Decommissioning a server instance with active clients:
If we know that we want to decommission one of the NFS servers (scaling down the cluster at times of low-load, for instance), we should be able to use migration to move them to other servers (support for that would need to be added to ganesha).
Alternately we could merge its IP addresses and client databases into another existing server. There are several options here. The main point is that we do need to take proactive steps to “drain” a server before decommissioning it.
So, that more or less lays out the rules for how we need various NFS servers to behave. The question now is what will ensure that we follow them.
Traditional clustering does this with stuff like corosync and pacemaker, but having to use that when we already have clustering infrastructure in ceph itself seems wrong.
The current thinking (credit to Patrick Donnelly) is to add a ceph monitor service and map for the NFS gateways. That map would be consumed by a new daemon that would manage the ganesha daemon, possibly using dbus to handle the grace period of a running instance.
Alternately, we implement this as a new shared library in ceph that ganesha would link in. This part is still being designed/determined.
Overall, I’m pretty excited by the potential of the overall design here though. I think it should offer us the ability to scale nearly linearly, at least with some common usage patterns.

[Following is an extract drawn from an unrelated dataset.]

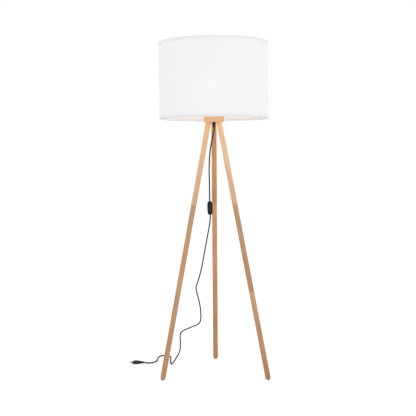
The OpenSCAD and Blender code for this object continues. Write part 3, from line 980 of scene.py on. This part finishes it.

Beyond this design, we may want to look at how to more effectively move clients around the cluster based on their access patterns. For instance, we may want to explore assigning a NFS server to each CephFS MDS in a multimds cluster, and leverage NFS migration to have clients access objects on the NFS server closest to the authoritative MDS for an inode.
That sort of design might be very interesting coupled with pNFS. A flexfiles layout is something of a natural fit over CephFS.